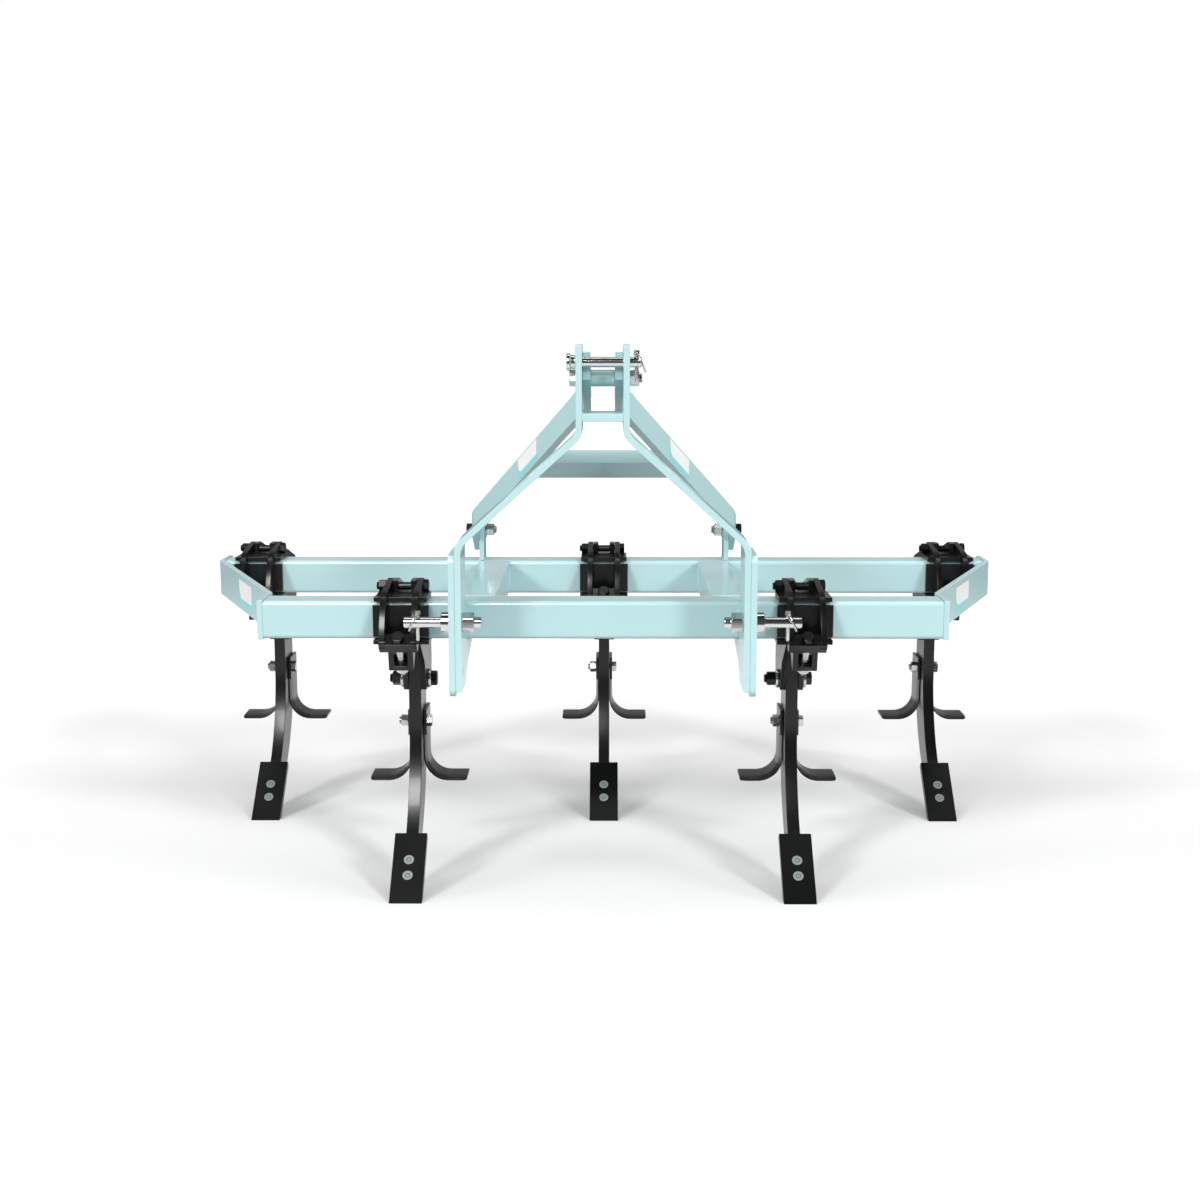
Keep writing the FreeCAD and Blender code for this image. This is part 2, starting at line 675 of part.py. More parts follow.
def brace_hardware():
    """The bolts of the braces and the spacer between their upper ends."""
    keep(cross_bolt("brace_bolt_top", size.braceBolt, -mastOut, mastOut,
                    braceTopY, braceBoltHigh), "brace_bolt_top")
    reach = braceInX - size.seat
    outer = rod("brace_spacer_outer", size.braceBolt + size.spacerWall * 2, -reach,
                braceTopY, braceBoltHigh, reach * 2)
    inner = rod("brace_spacer_inner", size.braceBolt + 0.6, -reach,
                braceTopY, braceBoltHigh, reach * 2)
    keep(cut("brace_spacer", outer, inner), "brace_spacer")
    lug = lugFace - size.lugPlate
    out = braceOutX + size.braceBar
    for side, sign in (("left", -1), ("right", 1)):
        label = "brace_bolt_" + side
        keep(cross_bolt(label, size.braceBolt, out * sign, lug * sign, braceLowY, braceBoltLow,
                        size.braceWasher), label)


def hitch_pins():
    """The lower pins with their collars and nuts, and the top link pin."""
    shoulder = size.lowerPinSpan / 2
    d = size.lowerPin
    for side, sign in (("left", -1), ("right", 1)):
        label = "lower_pin_" + side
        things = []
        for name, make, width, inner, outer in (
                ("shaft", rod, d, hitchFace - size.lowerPinTail, shoulder + size.lowerPinLength),
                ("collar", rod, d * 1.9, hitchOut, shoulder),
                ("nut", hexagon, d * 1.6, hitchFace - size.lowerPinNut, hitchFace)):
            things.append(span(make, label + "_" + name, width, inner * sign, outer * sign,
                               pinY, lowerPinZ))
        keep(fuse(label, things), label)
    neck = -mastOut - size.topPinNeck
    head = neck - size.topPinHead
    pin = fuse("top_pin", [
        span(rod, "top_pin_shaft", size.topPin, head, mastOut + size.topPinTail, pinY, topPinZ),
        span(rod, "top_pin_neck", size.topPin * 1.35, neck, -mastOut, pinY, topPinZ),
        span(rod, "top_pin_head", size.topPin * 1.7, head, neck, pinY, topPinZ),
    ])
    keep(pin, "top_pin")


# The tines: label, place across in pitches, row
TINES = [
    ("front_left", -1, 0),
    ("front_right", 1, 0),
    ("rear_left", -2, 1),
    ("rear_middle", 0, 1),
    ("rear_right", 2, 1),
]


# The clamp bolt lies over the rear edge of the bar, the shank bolts in the holder's plates.
crown = barTop + size.seat + size.clampTop
clampBoltZ = crown + size.clampBoltRise
lowBolt = (size.shankPlace + size.holderBoltLowBack, size.barHeight - size.holderBoltDrop)
highBolt = (size.shankPlace + size.holderBoltHighBack, size.barHeight + size.holderBoltRise)
wingBoltAt = (size.wingFront + size.wingBoltBack, shankBend - size.wingBoltDrop)


def holder_holes():
    return [(y, z, size.holderBolt + 0.6) for y, z in (lowBolt, highBolt)]


def clamp_front(tine, x, row):
    """Front half of the clamp: face plate, top plate, two ribs and the lip of the slant bolt."""
    label = "clamp_front_" + tine
    w = size.clampWidth
    p = size.clampPlate
    seat = size.seat
    low = size.barHeight
    face = box(label + "_face", -w / 2, -seat - p, low + size.clampInset, w, p,
               size.tubeSize - size.clampInset * 2)
    top = box(label + "_top", -size.clampTopWidth / 2, -seat - p, barTop + seat,
              size.clampTopWidth, size.tubeSize + p, size.clampTop)
    boltY = size.tubeSize
    ribs = []
    for side, sign in (("left", -1), ("right", 1)):
        start = size.clampRibPlace if sign > 0 else -(size.clampRibPlace + size.clampRib)
        ribs.append(side_piece(label + "_rib_" + side, [
            (boltY + size.ribTail, crown + size.ribHigh), (-size.seat, crown + size.ribLow),
            (-size.ribShoulder, crown + size.ribShoulderHeight),
            (-size.ribNose, low, size.ribHollow), (-size.ribNose, low - size.ribDrop / 2),
            (-size.ribToe, low - size.ribDrop), (-p - seat, low + size.clampInset),
            (-seat, low + size.clampInset), (-seat, barTop + seat),
            (boltY - seat, barTop + seat), (boltY - seat, crown + seat),
            (boltY + size.ribTail, crown + seat),
        ], start, size.clampRib, [(boltY, clampBoltZ, size.clampBolt + 0.6)]))
    start, end, half = size.lipStart, size.lipStart + size.lipLength, size.lipWidth / 2
    lip = side_piece(label + "_lip", [
        slant(start, -half), slant(end, -half), slant(end, half), slant(start, half),
    ], -(size.clampRibPlace + size.clampRib), (size.clampRibPlace + size.clampRib) * 2)
    whole = fuse(label + "_plates", [face, top] + ribs + [lip])
    hole = slant_rod(label + "_hole", size.clampBolt + 0.6, 0, size.slantGrip)
    keep(cut(label, whole, hole), label, x, row)


def slant(along, across):
    """A point (y, z) by its place along and across the clamp's slanting front bolt."""
    lean = size.slantAngle
    y = along * sine(lean) + across * cosine(lean) - size.slantReach
    z = size.barHeight + size.slantRise - along * cosine(lean) + across * sine(lean)
    return y, z


def slant_rod(name, width, start, length, hexagonal=False):
    """A rod or hexagon on the axis of the slanting bolt, from start on."""
    make = hexagon if hexagonal else rod
    y, z = slant(start, 0)
    thing = make(name, width, 0, y, z, length, (FreeCAD.Vector(1, 0, 0), 180))
    bind(thing, "Placement.Rotation.Angle", size.slantAngle + 180)
    return thing


def clamp_rear(tine, x, row):
    """Rear half: rear and bottom plates, the plates that hold the shank, and the bolt's yoke."""
    label = "clamp_rear_" + tine
    w = size.clampWidth
    p = size.clampPlate
    seat = size.seat
    low = size.barHeight
    back = size.tubeSize
    rear = box(label + "_back", -w / 2, back + seat, low + size.clampInset, w, p,
               size.tubeSize - size.clampInset * 2)
    under = box(label + "_under", -w / 2, -p, low - seat - p, w, back + p * 2, p)
    inner = size.shankThick / 2 + seat
    grip = size.slantGrip
    half = size.yokeWidth / 2
    front = size.shankPlace
    foot = low - size.holderDrop
    rearEdge = shankBack + size.holderBack
    pieces = [rear, under]
    for side, sign in (("left", -1), ("right", 1)):
        start = inner if sign > 0 else -(inner + size.holderPlate)
        pieces.append(side_piece(label + "_holder_" + side, [
            (back + size.ribTail, crown + size.ribHigh), (back - size.clampBolt, crown + size.ribHigh),
            (back - size.clampBolt, crown + seat), (back + seat, crown + seat),
            (back + seat, low - seat - p), (front - size.holderBelly, low - size.holderBellyDrop),
            (front + size.holderToe, foot), (rearEdge - size.holderPlate, foot),
            (rearEdge, low - size.holderBackLow), (rearEdge, low + size.holderBackHigh),
        ], start, size.holderPlate, [(back, clampBoltZ, size.clampBolt + 0.6)] + holder_holes()))
        pieces.append(side_piece(label + "_yoke_" + side, [
            (-size.yokeFront, low - p), slant(grip, -half), slant(grip, half),
            (size.yokeBack, low - p),
        ], start, size.holderPlate))
    pieces.append(side_piece(label + "_anvil", [
        slant(grip - size.anvil, -half), slant(grip, -half),
        slant(grip, half), slant(grip - size.anvil, half),
    ], -inner, inner * 2))
    hole = slant_rod(label + "_hole", size.clampBolt + 0.6, 0, grip + size.anvil)
    keep(cut(label, fuse(label + "_plates", pieces), hole), label, x, row)


def bend_radius(across, down):
    """Radius of an arc that starts straight down and ends across and down from there."""
    return (across * across + down * down) / (across * 2)


def shank(tine, x, row):
    """The bent shank, with its foot behind the point."""
    front = size.shankPlace
    slope = size.pointAngle
    heel = size.pointThick + size.seat
    topY = size.pointLength * cosine(slope) - size.pointTip + heel * sine(slope)
    topZ = size.pointLength * sine(slope) - heel * cosine(slope)
    footY = topY - size.footLength * cosine(slope)
    footZ = topZ - size.footLength * sine(slope)
    joinY = topY + size.footRise * cosine(slope)
    joinZ = topZ + size.footRise * sine(slope)
    heelY, heelZ = shankBack - size.heelReach, size.heelHeight
    top = size.barHeight + size.shankRise
    holes = holder_holes() + [wingBoltAt + (size.wingBolt + 0.6,)]
    keep(side_piece("shank_" + tine, [
        (front, top), (front, shankBend),
        (joinY, joinZ, -bend_radius(front - joinY, shankBend - joinZ)),
        (footY, footZ), (footY + size.soleLength, footZ + size.soleRise), (heelY, heelZ),
        (shankBack, shankBend, bend_radius(shankBack - heelY, shankBend - heelZ)),
        (shankBack, top),
    ], -size.shankThick / 2, size.shankThick, holes), "shank_" + tine, x, row)


def point(tine, x, row):
    """The flat reversible point, cut level where it meets the ground."""
    slope = size.pointAngle
    tipY = -size.pointTip
    topY = tipY + size.pointLength * cosine(slope)
    topZ = size.pointLength * sine(slope)
    t = size.pointThick
    keep(side_piece("point_" + tine, [
        (tipY, size.seat * 0), (tipY + t / sine(slope), size.seat * 0),
        (topY + t * sine(slope), topZ - t * cosine(slope)), (topY, topZ),
    ], -size.pointWidth / 2, size.pointWidth), "point_" + tine, x, row)


def wings(tine, x, row):
    """A pair of bent plates on the sides of the shank that turn out to level wings."""
    inner = size.shankThick / 2 + size.seat
    t = size.wingThick
    r = size.wingRadius
    top, level = shankBend + size.wingRise, shankBend - size.wingDrop
    tip = size.wingSpan / 2
    front, back = size.wingFront, size.wingFront + size.wingDepth
    round_in = size.wingCorner
    plan = top_piece("wings_" + tine + "_plan", [
        (tip, back), (-tip, back), (-tip, front + round_in),
        (round_in - tip, front, round_in), (tip - round_in, front),
        (tip, front + round_in, round_in),
    ], level - t * 2, top)
    pair = []
    for side, sign in (("left", -1), ("right", 1)):
        label = "wing_" + tine + "_" + side
        bent = front_piece(label + "_bent", [
            (inner * sign, top), (inner * sign, level + r),
            ((inner + t + r) * sign, level - t, (r + t) * sign),
            (tip * sign, level - t), (tip * sign, level), ((inner + t + r) * sign, level),
            ((inner + t) * sign, level + r, r * -sign),
            ((inner + t) * sign, top),
        ], front, size.wingDepth)
        sharpen(bent, level, front)
        square = box(label + "_square", inner if sign > 0 else -inner - t, front,
                     top - size.wingSquare, t, size.wingBevel + t, size.wingSquare)
        thing = doc.addObject("Part::Common", label + "_cut")
        thing.Base = fuse(label + "_both", [bent, square])
        thing.Tool = plan
        hole = rod(label + "_hole", size.wingBolt + 0.6, -tip, wingBoltAt[0], wingBoltAt[1], tip * 2)
        pair.append(cut(label, thing, hole))
    thing = doc.addObject("Part::Compound", "wings_" + tine)
    thing.Links = pair
    keep(thing, "wings_" + tine, x, row)


def sharpen(body, level, front):
    """Bevels the upper edge of the leading face along the level part and the bend."""
    doc.recompute()
    base = body.Tip
    names = []
    for index, edge in enumerate(base.Shape.Edges, start=1):
        ends = [vertex.Point for vertex in edge.Vertexes]
        if max(abs(p[1] - number_of(front)) for p in ends) > 0.1:
            continue
        straight = isinstance(edge.Curve, Part.Line)
        if straight and max(abs(p[2] - number_of(level)) for p in ends) < 0.1:
            names.append("Edge" + str(index))
        if not straight and abs(edge.Curve.Radius - number_of(size.wingRadius)) < 0.1:
            names.append("Edge" + str(index))
    feature = body.newObject("PartDesign::Chamfer", body.Label + "_bevel")
    feature.Base = (base, names)
    feature.ChamferType = "Two distances"
    feature.FlipDirection = True
    bind(feature, "Size", size.wingEdge)
    bind(feature, "Size2", size.wingBevel)
    body.Tip = feature


def tine_bolts(tine, x, row):
    """The bolts of one tine: clamp, shank and wings."""
    label = "tine_bolts_" + tine
    rib = size.clampRibPlace + size.clampRib
    side = size.shankThick / 2 + size.seat
    holder = side + size.holderPlate
    wing = side + size.wingThick
    grip = size.slantGrip
    slanting = fuse(label + "_slant", [
        slant_rod(label + "_slant_shaft", size.clampBolt, size.lipStart / 2,
                  grip + size.clampBolt * 0.9),
        slant_rod(label + "_slant_head", size.clampBolt * 1.5, size.seat * 0,
                  size.lipStart - size.seat, True),
        slant_rod(label + "_slant_nut", size.clampBolt * 1.5, grip + size.seat,
                  size.clampBolt * 1.1, True),
    ])
    thing = doc.addObject("Part::Compound", label)
    thing.Links = [
        cross_bolt(label + "_clamp", size.clampBolt, rib, -rib, size.tubeSize, clampBoltZ),
        cross_bolt(label + "_low", size.holderBolt, holder, -holder, lowBolt[0], lowBolt[1],
                   size.holderWasher),
        cross_bolt(label + "_high", size.holderBolt, holder, -holder, highBolt[0], highBolt[1],
                   size.holderWasher),
        cross_bolt(label + "_wing", size.wingBolt, wing, -wing, wingBoltAt[0], wingBoltAt[1]),
        slanting,
    ]
    keep(thing, label, x, row)


frame_bars()
side_plates()
beams()
mast_bars()
hitch_plates()
mast_tie()
braces()
brace_tie()
brace_lugs()
brace_hardware()
hitch_pins()
for tine, place_across, row in TINES:
    across = size.tinePitch * place_across
    for make in (clamp_front, clamp_rear, shank, point, wings, tine_bolts):
        make(tine, across, row)

doc.recompute()
for thing in doc.Objects:
    if "Invalid" in thing.State or "Error" in thing.State:
        raise RuntimeError(thing.Label + " did not build")
for thing in nodes:
    if thing.Shape.isNull() or not thing.Shape.isValid():
        raise RuntimeError(thing.Label + " has no valid shape")

os.makedirs("parts", exist_ok=True)
for thing in nodes:
    thing.Shape.exportStep("parts/" + thing.Label + ".step")
print(len(nodes), "sub-parts written")
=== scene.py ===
import bpy
import bmesh
from math import cos, pi, radians, sin
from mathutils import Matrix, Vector


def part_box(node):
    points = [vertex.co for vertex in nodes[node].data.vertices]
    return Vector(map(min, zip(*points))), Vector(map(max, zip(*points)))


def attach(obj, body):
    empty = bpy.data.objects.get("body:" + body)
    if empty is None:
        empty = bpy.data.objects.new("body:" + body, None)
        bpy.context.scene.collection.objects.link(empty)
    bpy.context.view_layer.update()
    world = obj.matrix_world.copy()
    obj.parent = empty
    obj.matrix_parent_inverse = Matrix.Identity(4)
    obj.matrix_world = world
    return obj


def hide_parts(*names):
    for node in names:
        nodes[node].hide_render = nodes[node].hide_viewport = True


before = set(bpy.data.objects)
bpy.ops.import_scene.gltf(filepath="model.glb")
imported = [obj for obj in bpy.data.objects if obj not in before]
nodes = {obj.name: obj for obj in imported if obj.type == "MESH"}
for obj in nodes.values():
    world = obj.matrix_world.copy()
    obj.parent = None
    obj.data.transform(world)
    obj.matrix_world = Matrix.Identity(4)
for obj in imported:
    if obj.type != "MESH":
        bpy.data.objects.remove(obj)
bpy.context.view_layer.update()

print("frame loaded:", len(nodes), "nodes")


def newObject(name, data):
    item = bpy.data.objects.new(name, data)
    bpy.context.collection.objects.link(item)
    return item


# camera, floor and light

view = {"place": (0.0162, -4.763, 1.521), "down": 9.42, "turn": 0.318, "lens": 50.0,
        "sensor": 36.0}

camData = bpy.data.cameras.new("camera")
camData.lens = view["lens"]
camData.sensor_width = view["sensor"]
cam = newObject("camera", camData)
cam.location = view["place"]
cam.rotation_euler = (radians(90 - view["down"]), 0, radians(view["turn"]))
bpy.context.scene.camera = cam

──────

Task => Only the lines from the first line of the material above through the line that contains "size.braceWasher), label)" should be quoted, each one exactly.

Answer in full =>
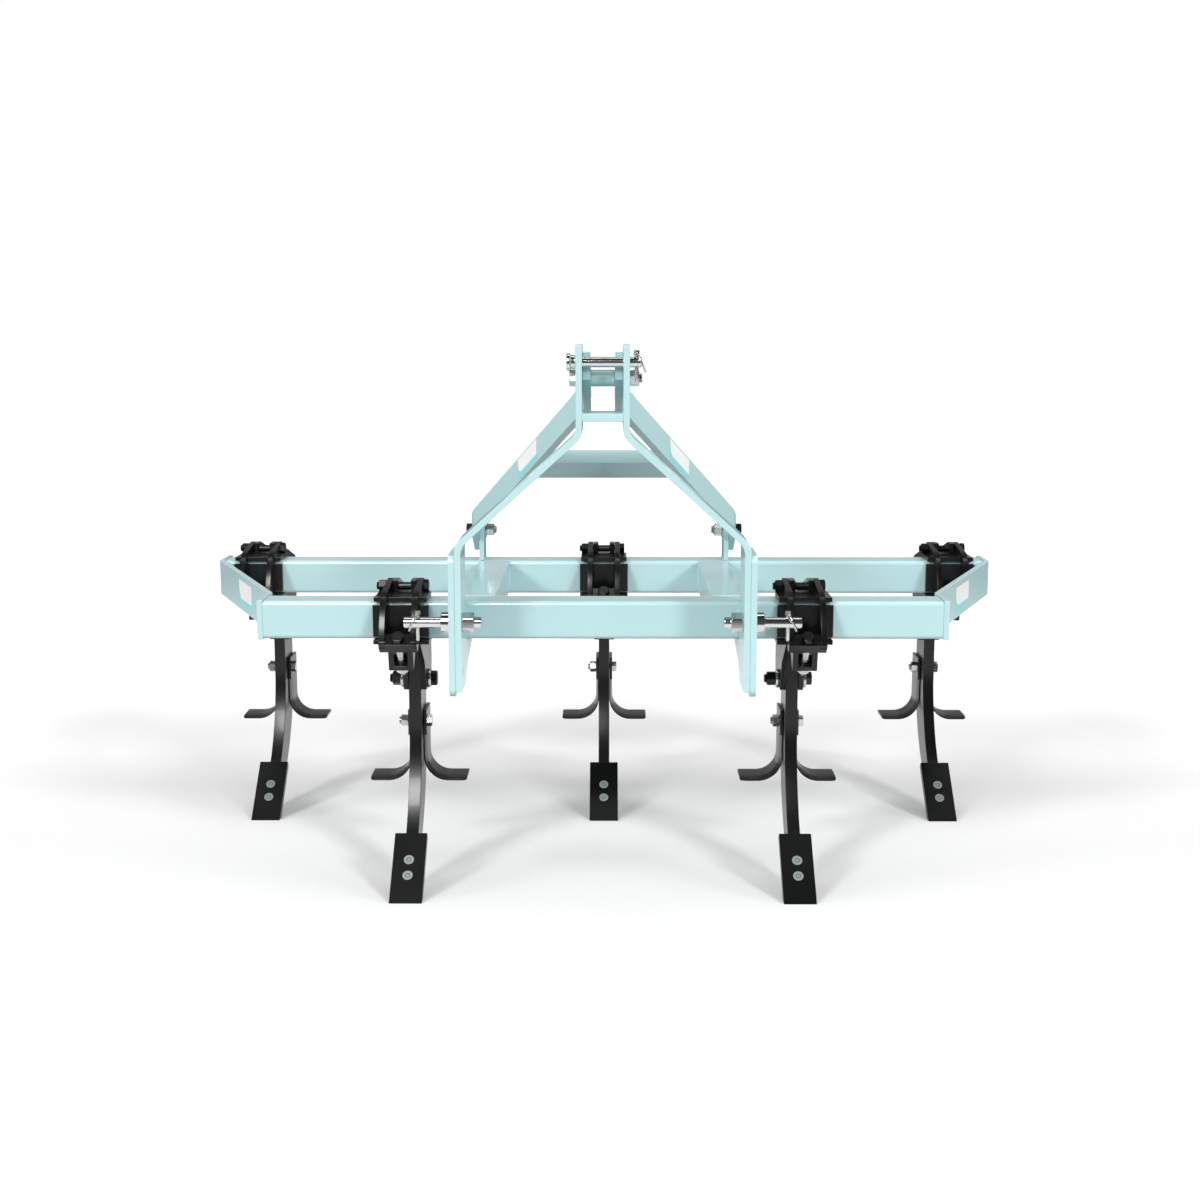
Keep writing the FreeCAD and Blender code for this image. This is part 2, starting at line 675 of part.py. More parts follow.
def brace_hardware():
    """The bolts of the braces and the spacer between their upper ends."""
    keep(cross_bolt("brace_bolt_top", size.braceBolt, -mastOut, mastOut,
                    braceTopY, braceBoltHigh), "brace_bolt_top")
    reach = braceInX - size.seat
    outer = rod("brace_spacer_outer", size.braceBolt + size.spacerWall * 2, -reach,
                braceTopY, braceBoltHigh, reach * 2)
    inner = rod("brace_spacer_inner", size.braceBolt + 0.6, -reach,
                braceTopY, braceBoltHigh, reach * 2)
    keep(cut("brace_spacer", outer, inner), "brace_spacer")
    lug = lugFace - size.lugPlate
    out = braceOutX + size.braceBar
    for side, sign in (("left", -1), ("right", 1)):
        label = "brace_bolt_" + side
        keep(cross_bolt(label, size.braceBolt, out * sign, lug * sign, braceLowY, braceBoltLow,
                        size.braceWasher), label)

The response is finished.